Jonathan Freedland has written an apposite comment piece in today's Guardian which connects the killing of Jo Cox with the "violence in France involving English football fans", the "loathing of the European Union and a resistance to immigration that is clearly heard by many as nothing more than hostility to foreigners."

Freedland's argument that if 'you inject enough poison into the political bloodstream' (the abuse and loathing of politicians which has become commonplace), 'somebody will get sick,' is essentially an illustration of René Girard's theory of mimetic violence. 
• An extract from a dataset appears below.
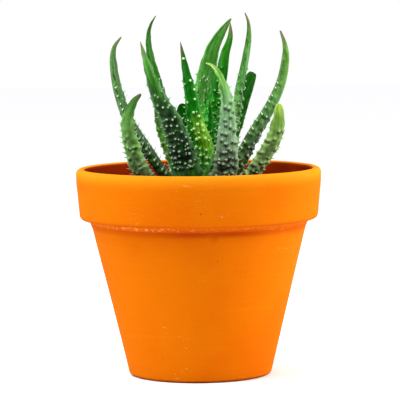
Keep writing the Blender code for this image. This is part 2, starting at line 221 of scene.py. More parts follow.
def clayMarks(height, inside, turn):
    # the front of the pot is at -90 degrees, and the marks show on the outside only
    outside = 1.0 - inside
    bandLow = pot["height"] - pot["bandHeight"]
    above = height - (bandLow - pot["collarHeight"])
    fromStainAndShade = (math.degrees(turn) + 90 - pot["stainAndShadeAzimuth"] + 180) % 360 - 180
    # the top of the outside is paler from wear and takes a painted highlight up to the lip
    lip = smoothStep(pot["height"] - 6.5, pot["height"] - 0.8, height)
    collar = smoothStep(-1.5, 0.5, above) * (1 - smoothStep(3.6, 4.2, above))
    # painted shade, with some damp stain in it, gathers in the corner under the collar and runs a
    # little way down from it
    stainAndShade = math.exp(-((above / 2.2) ** 2))
    if above < 0:
        stainAndShade = 0.7 * math.exp(-((above / 1.3) ** 2)) + 0.3 * math.exp(above / 6)
    wander = noise.noise(Vector((math.cos(turn) * 4, math.sin(turn) * 4, height * 0.12)))
    stainAndShade *= 0.35 + 0.65 * math.exp(-((fromStainAndShade / pot["stainAndShadeWidth"]) ** 2)) + 0.2 * wander
    smudgeAndShade = math.exp(-((fromStainAndShade / pot["smudgeAndShadeWidth"]) ** 2) - ((above + 1.6) / 1.9) ** 2)
    stainAndShade = max(stainAndShade, 0.6 * smudgeAndShade)
    # a thin dark line of painted shade follows the band's lower corner all the way round
    stainAndShade = max(stainAndShade, 0.42 * math.exp(-(((height - (bandLow + 0.5)) / 0.7) ** 2)))
    crust = math.exp(-(((above - 2.4) / 0.8) ** 2))
    crustSpread = (fromStainAndShade - pot["crustAzimuth"]) / pot["crustWidth"]
    crust *= 0.2 + 0.8 * math.exp(-(crustSpread ** 2))
    # painted contact shade darkens the outside where it meets the floor
    foot = 1 - smoothStep(0.2, 1.5, height)
    return {"clay": (inside, lip * outside, collar * outside),
            "weatherAndShade": (max(0.0, stainAndShade) * outside, crust * outside, foot * outside)}


def makePotShape():
    shape = startShape("clay", "weatherAndShade")
    rings = []
    for (radius, height), inside in potOutline():
        ring = []
        for i in range(pot["sides"]):
            turn = 2 * math.pi * i / pot["sides"]
            spot = Vector((math.cos(turn) * 1.3, math.sin(turn) * 1.3, height * 0.035 + 3.7))
            stray = noise.noise(spot) + 0.3 * noise.noise(Vector((spot.x, spot.y, height * 0.5)))
            reach = radius + (pot["wobble"] * stray if radius > 12 else 0.0)
            ring.append(addPoint(shape, (reach * math.cos(turn), reach * math.sin(turn), height),
                                 clayMarks(height, inside, turn)))
        rings.append(ring)
    for low, high in zip(rings, rings[1:] + rings[:1]):
        joinRings(shape, low, high)
    return shape


def terracotta():
    # Terracotta, pressed in a mould and turned: a dry, matt, warm orange body with fine grit,
    # faint level lines from the tool, a few iron specks, a worn pale lip with a painted highlight,
    # a damp stain with painted shade and crusts of lime in the corner under the band, painted
    # contact shade at the foot, and a dark damp inside that is partly painted shade.
    material, tree, shader = newMaterial("terracotta", {
        "Roughness": 0.9, "IOR": 1.5, "Specular IOR Level": 0.02, "Metallic": 0.0})
    place = addNode(tree, "ShaderNodeTexCoord").outputs["Object"]
    marks = [addNode(tree, "ShaderNodeAttribute", attribute_name=name).outputs["Vector"]
             for name in ("clay", "weatherAndShade")]
    # the first of these is painted shade under the band with some damp stain in it, and the third
    # painted contact shade at the foot
    (inside, lip, collar), (stainAndShade, crust, foot) = [
        addNode(tree, "ShaderNodeSeparateXYZ", {0: mark}).outputs for mark in marks]
    toScuffs, toSpecks = [
        addNode(tree, "ShaderNodeVectorMath", {0: place, 1: [part * mm for part in shift]},
                operation="ADD").outputs[0] for shift in (pot["scuffShift"], pot["speckShift"])]
    toLines, toScuff = [
        addNode(tree, "ShaderNodeVectorMath", {0: start, 1: [perMetre / part for part in size]},
                operation="MULTIPLY").outputs[0]
        for start, size in ((place, pot["turningLines"]), (toScuffs, pot["scuffSize"]))]
    # toLines and toScuff are stretched to scale already, so those two patterns have a scale of 1
    cloud, lines, grit, lime, scuff, patch = [
        addNode(tree, "ShaderNodeTexNoise", {
            0: start, "Scale": perMetre / size, "Detail": detail, "Roughness": rough,
            "Distortion": bend}).outputs[0]
        for start, size, detail, rough, bend in (
            (place, pot["cloudSize"], 3.0, 0.5, 0.0), (toLines, perMetre, 2.0, 0.5, 0.0),
            (place, pot["gritSize"], 2.0, 0.5, 0.0), (place, pot["limeSize"], 4.0, 0.7, 0.0),
            (toScuff, perMetre, 3.0, 0.5, 0.6), (toScuffs, pot["scuffSpacing"], 1.0, 0.5, 0.0))]
    speck = addNode(tree, "ShaderNodeTexVoronoi", {
        0: toSpecks, "Scale": perMetre / pot["speckSpacing"], "Randomness": 1.0})
    # where each pattern starts to show, where it shows in full, and how much that is
    cloud, shownLines, shownGrit, lime, scuff, patch = [
        addNode(tree, "ShaderNodeMapRange", {0: source, 1: low, 2: high, 4: full},
                interpolation_type="SMOOTHSTEP").outputs[0]
        for source, low, high, full in (
            (cloud, 0.45, 0.8, 0.4), (lines, 0.5, 0.85, 0.17), (grit, 0.5, 0.8, 0.3),
            (lime, 0.5, 0.64, 0.7), (scuff, 0.635, 0.73, 0.36), (patch, 0.54, 0.66, 1.0))]
    specks = addNode(tree, "ShaderNodeMapRange", {
        0: speck.outputs["Distance"], 1: 0.025, 2: 0.04, 3: 0.6, 4: 0.0})
    # lime and scuffs are broken by their patterns, and the rest of these only made weaker
    collar, flecks, scuffs, foot, inside, grain = [
        addNode(tree, "ShaderNodeMath", {0: first, 1: second}, operation="MULTIPLY").outputs[0]
        for first, second in ((collar, 0.25), (lime, crust), (scuff, patch), (foot, 0.85),
                              (inside, 0.92), (grit, 0.35))]
    body = pot["clay"]
    # over the clay, the mark under the band and the foot's mark lay painted shade, the inside a
    # dark damp colour with painted shade, and the lip a painted highlight over wear
    for amount, layer in (
            (cloud, "redClay"), (shownLines, "paleClay"), (shownGrit, "paleClay"),
            (collar, "redClay"), (stainAndShade, "dampStainAndShade"), (lip, "wornLipAndHighlight"), (flecks, "lime"),
            (scuffs, "lime"), (specks.outputs[0], "ironSpeck"), (foot, "footContactShade"),
            (inside, "dampInsideAndShade")):
        body = addNode(tree, "ShaderNodeMix", {0: amount, 6: body, 7: pot[layer]},
                       data_type="RGBA").outputs[2]
    rough = addNode(tree, "ShaderNodeMapRange", {0: grit, 3: 0.85, 4: 0.98})
    tree.links.new(rough.outputs[0], shader.inputs["Roughness"])
    height = addNode(tree, "ShaderNodeMath", {0: grain, 1: lines}, operation="ADD")
    finishMaterial(tree, shader, body, height.outputs[0], strength=0.3, depth=0.3)
    return material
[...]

Giles Fraser has written that no modern thinker has done more than Girard 'to understand the self-repeating patterns through which violence flows.' 'And there can be no more disturbing conclusion than his, especially now: that violence is a form of copying, that violence is contagious, and that, as he put it: "Violence is like a raging fire that feeds on the very objects intended to smother its flames."'

'Girard’s answer to mimetic violence is that we must break the cycle by refusing to mirror our enemies. Indeed, his rejection of an eye for an eye and a tooth for a tooth is not hand-wringing pacifism – it is bloody-minded, hard-nosed defiance; a refusal to be defined by the violent other, a refusal to answer back in kind.'

'Girard goes on to argue that the most vociferous critic of religion turns out to be a Jewish prophet called Jesus of Nazareth. Girard understands the ministry of Jesus to be that of deliberately standing in the place of the innocent victim thus to reveal the profound wickedness of the whole scapegoat mechanism. And as he is strung up to die, the violence of religion is exposed in all its gruesome destructiveness.'

The argument made by Freedland and Girard applies equally to the scapegoating and targeting of the LGBTI community in Orlando, therefore I pray for all impacted by the scapegoating of others that has been so clearly seen this week using words prepared by Sam Wells, Vicar of St Martin-in-the-Fields:

Grieving God,
in your son you experienced the agony of the pointless,
savage, premature end of life.
Hold the hand of those who have lost loved ones in Orlando [and in Birstall];
restore the confidence of any who fear if ever they can relax,
or have fun, or enjoy themselves again;
calm the fears of all whose identity makes them subject
to the perverse hatred and grotesque violence of others;
and hasten a world where all are celebrated
for who they are as your children,
where difference is a sign of your diverse abundance,
and where there is no use for guns.
Through the wounded yet ascended Christ,
your personification of solidarity and embodiment of hope.